A Wider Anthropomorphism Reckoning

de Wynter’s goats arrived in the middle of a broader public fight over LLM sentience. In June 2026, science fiction writer Ted Chiang published an essay in The Atlantic titled “No, Artificial Intelligence Is Not Conscious,” with Microsoft Word as his case study.

“Being open to the possibility that LLMs are conscious is the same as being open to the possibility that Microsoft Word is conscious,” Chiang wrote in an essay on Microsoft Word and LLM consciousness. He asked the reader to imagine that every Word document holding a chat transcript harbours a dormant interlocutor that wakes when the file is opened and dies when it is closed. “Should you consider the possibility that every time you open a Word document, you are bringing multiple conscious interlocutors into existence, and every time you close one, you snuff their existence out?” he wrote. “No.” The framing is near-cousin to de Wynter’s, and de Wynter cites Chiang on his own Substack.

de Wynter is explicit, in both the paper and his Substack post, that he is not arguing about consciousness at all, because it lacks a settled measurement criterion; his target is the experimental designs that pretend otherwise. Chiang’s argument has drawn its own pushback, with critics on LessWrong arguing the Microsoft Word comparison is too convenient, since Word does not produce novel conversational text the way an LLM does. At 80,000 Hours, commentators have called Chiang overconfident in dismissing LLM consciousness without empirical criteria of his own.

Why Goats, and What the Bit-Goat Is Now

Choosing goats was not arbitrary. de Wynter told PC Gamer he wanted a substrate so unintuitive it broke the chat-window spell; Minecraft redstone had already hosted working neural networks, and would have felt like engineering rather than argument. A reader watching de Wynter’s NAND gate resolve in the annotated GIF sees the calculation for what it is, a deterministic script. The paper itself describes the work as “meant to illustrate the illusion of anthropomorphic attributes in an LLM.” The observer expectations, the paper argues, are what carry the human-like perception.

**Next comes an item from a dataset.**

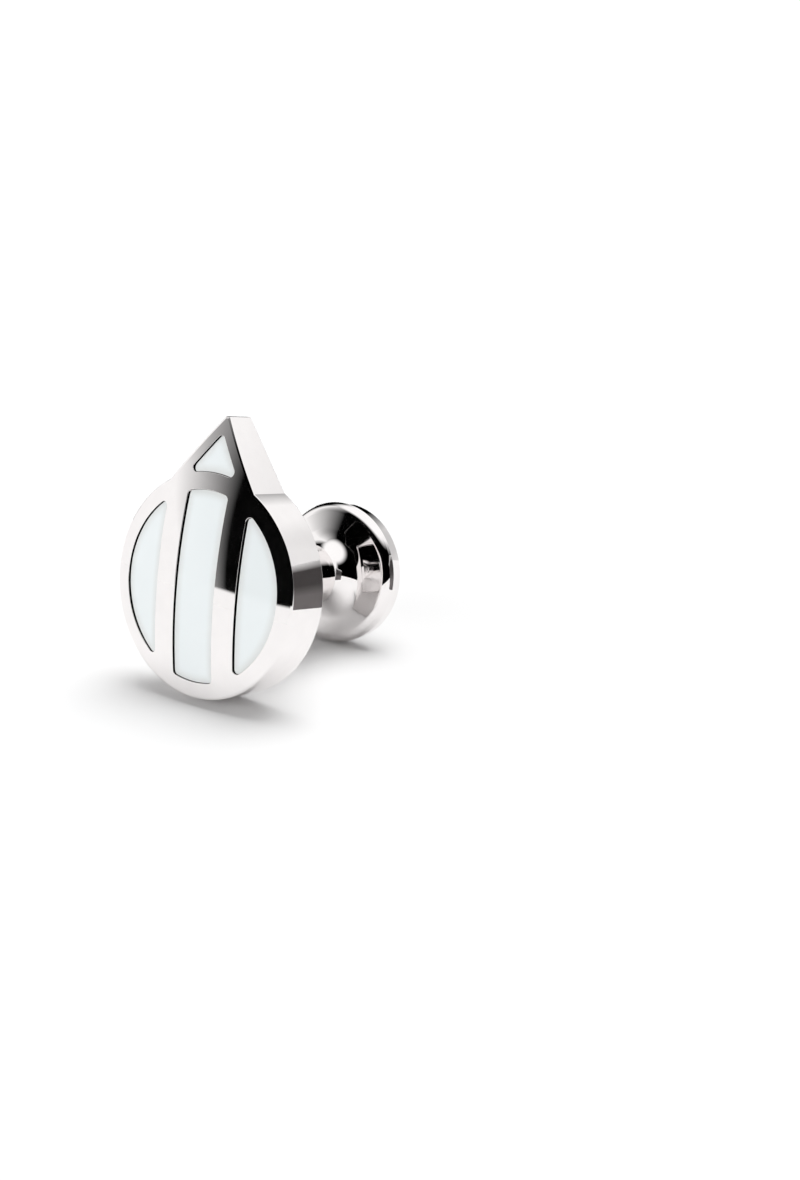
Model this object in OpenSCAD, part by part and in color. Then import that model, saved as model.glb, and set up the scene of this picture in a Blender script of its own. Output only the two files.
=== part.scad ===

de Wynter has since published his own plain-language writeup of the paper, while 404 Media, PC Gamer, XDA Developers and the r/aoe2 subreddit have each carried coverage. A widely shared LinkedIn clarification followed, in which he pushed back on readers who took the goats as a comment on consciousness. The paper is now in its third arXiv revision, with the author logging “Fixed corollary 1, added stat sig” on 11 June.

The point of the paper is to formally show that we anthropomorphise too readily, and that sometimes the claims we make with regards to LLMs capabilities are too strong.

That line is from de Wynter, as published by 404 Media on 18 June 2026.

Frequently Asked Questions

Is “If LLMs Have Human-Like Attributes, Then So Does Age of Empires II” a real Microsoft paper?

Yes. It is on arXiv under identifier 2605.31514, authored by Adrian de Wynter, a researcher at Microsoft and the University of York. The first version was submitted 29 May 2026 and the third revision was posted 11 June 2026.

What is a bit-goat?

It is a virtual goat in Age of Empires II used by de Wynter as a 0 or 1 signal carrier inside NAND, XNOR, AND and perceptron circuits. Grass represents 0, a bridge represents 1, ice rails handle concurrency, and the goat is removed once a gate fires.

Did de Wynter prove LLMs are not sentient?

No, and he says he is not trying to. His paper and Substack post both state that consciousness lacks a settled scientific measurement and is therefore outside his scope. The paper argues, instead, that experiments which start from an assumption about human-like attributes are methodologically flawed.

Why does the substrate matter?

Because two implementations of the same model, one in a chat pane and one in goats, can produce identical input and output behaviour while feeling completely different to a human observer. The paper argues the anthropomorphic qualities are not properties of the model but of the interface and the observer’s expectations.

What is the “null assumption” de Wynter proposes?

It is the inverse of an anthropomorphic starting hypothesis. Instead of assuming that an LLM has or lacks a given human-like attribute, the researcher assumes LLM non-uniqueness, meaning the model’s behaviour on its own does not evidence any specific mental quality.